Exercise objective: Provide a single number: the count of lines containing the string "scene".

Provided data:
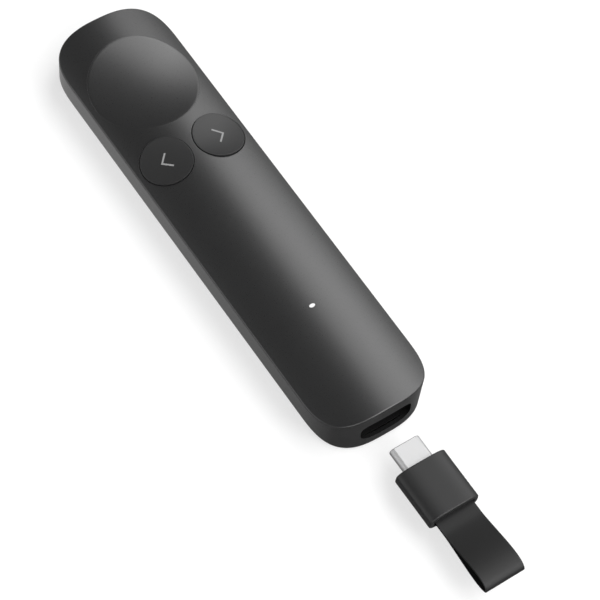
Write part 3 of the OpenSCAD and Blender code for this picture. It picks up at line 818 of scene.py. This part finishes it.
plug_steel = bare_metal("plug_steel", (0.54, 0.54, 0.543), roughness=0.6, grain=(0.05, 2, 0.05))
plug_low, plug_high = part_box("plug_shell")
plug = drawn_shell(PLUG_W, PLUG_H, plug_high.y, plug_low.y, 1)
add_piece(plug, "plug_tube", "receiver", ["plug_shell"], plug_steel)
port_low, port_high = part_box("port_shell")
port = drawn_shell(port_high.x - port_low.x, port_high.z - port_low.z, port_low.y, port_high.y, -1)
add_piece(port, "port_tube", "handset", ["port_shell"], plug_steel)

connector_plastic = moulded("connector_plastic", (0.012, 0.012, 0.013), roughness=0.45,
                            grain=0.08 * MM, depth=0.001 * MM)
contact_gold = bare_metal("contact_gold", (0.85, 0.6, 0.25), roughness=0.25, grain=(0.1, 0.5, 0.1))
for node, material in (("plug_core", connector_plastic), ("port_tongue", connector_plastic),
                       ("plug_contacts", contact_gold), ("port_contacts", contact_gold)):
    dress(node, material)


# ---- Receiver cap --------------------------------------------------------------------
# The grip of the receiver, an oval block of satin ABS with a room for its little board.
# The plug comes out of its front, and a wide recess in its tail takes the strap.

CAP_W = 13.7 * MM
CAP_H = 5.2 * MM
CAP_TAIL_R = 0.4 * MM
CAP_FRONT_R = 0.3 * MM
RECESS_W = 11.4 * MM
RECESS_H = 2.6 * MM
RECESS_DEPTH = 4.5 * MM
RECESS_POWER = 8
CAP_WALL = 0.9 * MM
PLUG_FIT = 0.04 * MM
ROOM_W = 11 * MM
ROOM_H = 3.4 * MM
ROOM_POWER = 16
ROOM_END_T = 0.6 * MM
CAP_STEPS = 5

cap_plastic = moulded("cap_plastic", (0.016, 0.016, 0.0162), roughness=0.4, grain=0.14 * MM,
                      depth=0.001 * MM, gloss=0.22)
cap_low, cap_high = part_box("receiver_cap")
cap = bmesh.new()
rings = [oval(y, ROOM_W / 2, ROOM_H / 2, ROOM_POWER)
         for y in (cap_low.y + RECESS_DEPTH + ROOM_END_T, cap_high.y - CAP_WALL)]
rings += [racetrack(y, PLUG_W + PLUG_FIT, PLUG_H + PLUG_FIT)
          for y in (cap_high.y - CAP_WALL, cap_high.y)]
for end_y, way, radius, steps in ((cap_high.y, -1, CAP_FRONT_R, range(CAP_STEPS + 1)),
                                  (cap_low.y, 1, CAP_TAIL_R, range(CAP_STEPS, -1, -1))):
    for step in steps:
        angle = math.radians(90 * step / CAP_STEPS)
        inset = radius * (1 - math.sin(angle))
        y = end_y + way * radius * (1 - math.cos(angle))
        rings.append(oval(y, CAP_W / 2 - inset, CAP_H / 2 - inset))
for y in (cap_low.y, cap_low.y + RECESS_DEPTH):
    rings.append(oval(y, RECESS_W / 2, RECESS_H / 2, RECESS_POWER))
skin(cap, rings)
add_piece(cap, "cap_moulding", "receiver", ["receiver_cap"], cap_plastic)


# ---- Strap ---------------------------------------------------------------------------
# A loop of soft matt rubber, moulded flat and folded. Its two layers lie together where
# they leave the cap and round the pin, and open to a bow at the far end. The upper layer
# arches more than the lower one.

STRAP_W = 10.8 * MM
STRAP_T = 0.5 * MM
STRAP_EDGE_R = 0.1 * MM
LAYER_GAP = 0.02 * MM
BOW_RISE = 2.2 * MM
BOW_DROP = 1.55 * MM
BOW_START = 0.5 * MM
BOW_STEPS = 72
BOW_SKIPPED = 3
BOW_WIDEST = 0.8
PIN_IN_CAP = 3 * MM
PIN_RING_R = 0.85 * MM
PIN_WRAP = math.radians(280)
PIN_STEPS = 12


def strap_line():
    """Points (y, z) along the middle of the strap's thickness, round the bow and the pin.

    The bow's first steps, inside the cap, are skipped, and near the cap the two layers are
    kept from cutting each other.
    """
    strap_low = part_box("strap")[0]
    start_y = cap_low.y + BOW_START
    end_y = strap_low.y + STRAP_T / 2
    pin_y = cap_low.y + PIN_IN_CAP
    together = (STRAP_T + LAYER_GAP) / 2
    widest = 2 * BOW_WIDEST ** 2 * math.sqrt(1 - BOW_WIDEST)
    points = []
    for step in range(BOW_SKIPPED, BOW_STEPS - BOW_SKIPPED + 1):
        angle = 2 * math.pi * step / BOW_STEPS
        y = start_y - (start_y - end_y) * (1 - math.cos(angle)) / 2
        bow = math.sin(angle) * math.sin(angle / 2) ** 3 / widest
        z = bow * (BOW_RISE if bow > 0 else BOW_DROP)
        if abs(step - BOW_STEPS / 2) > BOW_STEPS / 4:
            z = math.copysign(max(abs(z), together), math.sin(angle))
        points.append((y, z))
    for step in range(PIN_STEPS + 1):
        angle = PIN_WRAP * (step / PIN_STEPS - 0.5)
        points.append((pin_y + PIN_RING_R * math.cos(angle), PIN_RING_R * math.sin(angle)))
    return points


strap_rubber = moulded("strap_rubber", (0.0065, 0.0065, 0.0066), roughness=0.42,
                       grain=0.12 * MM, depth=0.001 * MM, gloss=0.2)
strap = bmesh.new()
line = strap_line()
skin(strap, [[(x, y, BAY_Z + z) for y, z in line] for x in (-STRAP_W / 2, STRAP_W / 2)], "open")
tidy(strap)
bmesh.ops.solidify(strap, geom=strap.faces[:] + strap.edges[:] + strap.verts[:], thickness=STRAP_T)
rounded(strap, [edge for edge in strap.edges
                if all(abs(vert.co.x) > STRAP_W / 2 - TINY for vert in edge.verts)
                and edge.calc_face_angle(0) > SQUARE_EDGE], STRAP_EDGE_R, 2)
add_piece(strap, "strap_loop", "receiver", ["strap"], strap_rubber)
dress("strap_pin", bare_metal("pin_steel", (0.6, 0.6, 0.61), roughness=0.28,
                              grain=(1, 0.08, 0.08)))


# ---- Floor, lights and camera --------------------------------------------------------
# A white studio floor under one very large softbox, with smaller ones to the right and left
# of the nose and of the tail. The camera sees the floor part bleached to pure white. Gloss
# sees it as grey, brighter towards the nose, with painted shade that dims it near the receiver.

FLOOR_SIZE = 12
FLOOR_GAP = 0.05 * MM
CEILING_RADIANCE = 0.04
HORIZON_RADIANCE = 0.8
BLEACH = 0.6
NEAR_IN_GLOSS = 0.15
FAR_IN_GLOSS = 0.58
GLOSS_SHADE_MIDDLE = (-5 * MM, -78 * MM, 0)
GLOSS_SHADE_REACH = 20 * MM
FAR_REACH = 130 * MM

white = bpy.data.materials.new("studio_white")
white.use_nodes = True
nodes, links = white.node_tree.nodes, white.node_tree.links
paper = nodes["Principled BSDF"]
paper.inputs["Base Color"].default_value = (0.92, 0.92, 0.92, 1)
paper.inputs["Roughness"].default_value = 0.9
paper.inputs["Specular IOR Level"].default_value = 0
paths = nodes.new("ShaderNodeLightPath")
bleach = nodes.new("ShaderNodeMapRange")
bleach.inputs["To Max"].default_value = BLEACH
links.new(paths.outputs["Is Camera Ray"], bleach.inputs["Value"])
seen = nodes.new("ShaderNodeMixShader")
links.new(bleach.outputs["Result"], seen.inputs["Fac"])
links.new(paper.outputs["BSDF"], seen.inputs[1])
links.new(nodes.new("ShaderNodeEmission").outputs["Emission"], seen.inputs[2])
# Painted shade: the grey that gloss sees is dimmed round a point near the receiver and the tail,
# in place of the handset's shadow on the floor.
grey = nodes.new("ShaderNodeEmission")
place = nodes.new("ShaderNodeTexCoord")
away = nodes.new("ShaderNodeVectorMath")
away.operation = "DISTANCE"
away.inputs[1].default_value = GLOSS_SHADE_MIDDLE
links.new(place.outputs["Object"], away.inputs[0])
reach = nodes.new("ShaderNodeMapRange")
reach.inputs["From Min"].default_value = GLOSS_SHADE_REACH
reach.inputs["From Max"].default_value = FAR_REACH
links.new(away.outputs["Value"], reach.inputs["Value"])
rise = nodes.new("ShaderNodeMath")
rise.operation = "SQRT"
links.new(reach.outputs["Result"], rise.inputs[0])
shade = nodes.new("ShaderNodeMapRange")
shade.inputs["To Min"].default_value = NEAR_IN_GLOSS
shade.inputs["To Max"].default_value = FAR_IN_GLOSS
links.new(rise.outputs["Value"], shade.inputs["Value"])
links.new(shade.outputs["Result"], grey.inputs["Strength"])
mirrored = nodes.new("ShaderNodeMixShader")
links.new(paths.outputs["Is Glossy Ray"], mirrored.inputs["Fac"])
links.new(seen.outputs["Shader"], mirrored.inputs[1])
links.new(grey.outputs["Emission"], mirrored.inputs[2])
links.new(mirrored.outputs["Shader"], nodes["Material Output"].inputs["Surface"])

floor_form = bmesh.new()
bmesh.ops.create_grid(floor_form, x_segments=1, y_segments=1, size=FLOOR_SIZE / 2,
                      matrix=Matrix.Translation((0, 0, -FLOOR_GAP)))
floor_mesh = bpy.data.meshes.new("studio_floor")
floor_form.to_mesh(floor_mesh)
floor_form.free()
floor_mesh.materials.append(white)
floor = bpy.data.objects.new("studio_floor", floor_mesh)
bpy.context.scene.collection.objects.link(floor)


def softbox(name, azimuth, elevation, roll, distance, width, height, radiance):
    """A rectangular lamp in a direction from the handset, turned to face it."""
    azimuth, elevation = math.radians(azimuth), math.radians(elevation)
    toward = Vector((math.cos(elevation) * math.cos(azimuth),
                     math.cos(elevation) * math.sin(azimuth), math.sin(elevation)))
    across = Vector((0, 0, 1)).cross(toward).normalized()
    facing = Matrix((across, toward.cross(across), toward)).transposed()
    data = bpy.data.lights.new(name, "AREA")
    data.shape = "RECTANGLE"
    data.size = width
    data.size_y = height
    data.energy = radiance * math.pi * width * height
    lamp = bpy.data.objects.new(name, data)
    lamp.matrix_world = (Matrix.Translation(toward * distance)
                         @ (facing @ Matrix.Rotation(math.radians(roll), 3, "Z")).to_4x4())
    bpy.context.scene.collection.objects.link(lamp)


softbox("main_softbox", azimuth=-18.6, elevation=55.4, roll=-12, distance=8,
        width=11.4, height=7.35, radiance=3.6)
softbox("nose_right_softbox", azimuth=33, elevation=38.4, roll=0, distance=0.9,
        width=0.356, height=0.356, radiance=2)
softbox("nose_left_softbox", azimuth=150, elevation=26, roll=0, distance=1.5,
        width=1.4, height=1.6, radiance=1.3)
softbox("tail_right_softbox", azimuth=-67, elevation=28, roll=0, distance=1.5,
        width=0.6, height=1.25, radiance=4)
softbox("tail_left_softbox", azimuth=-115, elevation=30, roll=0, distance=1.5,
        width=0.9, height=1, radiance=3)

# The room glows at the horizon and is dark overhead. The camera sees all of it as white.
world = bpy.data.worlds.new("studio")
bpy.context.scene.world = world
world.use_nodes = True
nodes, links = world.node_tree.nodes, world.node_tree.links
toward = nodes.new("ShaderNodeTexCoord")
parts = nodes.new("ShaderNodeSeparateXYZ")
links.new(toward.outputs["Generated"], parts.inputs["Vector"])
walls = nodes.new("ShaderNodeMapRange")
walls.interpolation_type = "SMOOTHSTEP"
walls.inputs["From Min"].default_value = 0.1
walls.inputs["From Max"].default_value = 0.5
walls.inputs["To Min"].default_value = HORIZON_RADIANCE
walls.inputs["To Max"].default_value = CEILING_RADIANCE
links.new(parts.outputs["Z"], walls.inputs["Value"])
paths = nodes.new("ShaderNodeLightPath")
brightness = nodes.new("ShaderNodeMath")
brightness.operation = "MAXIMUM"
links.new(walls.outputs["Result"], brightness.inputs[0])
links.new(paths.outputs["Is Camera Ray"], brightness.inputs[1])
nodes["Background"].inputs["Color"].default_value = (1, 1, 1, 1)
links.new(brightness.outputs["Value"], nodes["Background"].inputs["Strength"])

camera_data = bpy.data.cameras.new("camera")
camera_data.sensor_width = 36
camera_data.lens = 154.54
camera_data.clip_start = 0.01
camera = bpy.data.objects.new("camera", camera_data)
camera.location = (-0.21116, -0.24678, 0.52999)
camera.rotation_euler = (math.radians(29.7855), math.radians(-5.6687), math.radians(-34.0949))
bpy.context.scene.collection.objects.link(camera)
bpy.context.scene.camera = camera

bpy.context.scene.view_settings.view_transform = "Standard"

Correct answer: 7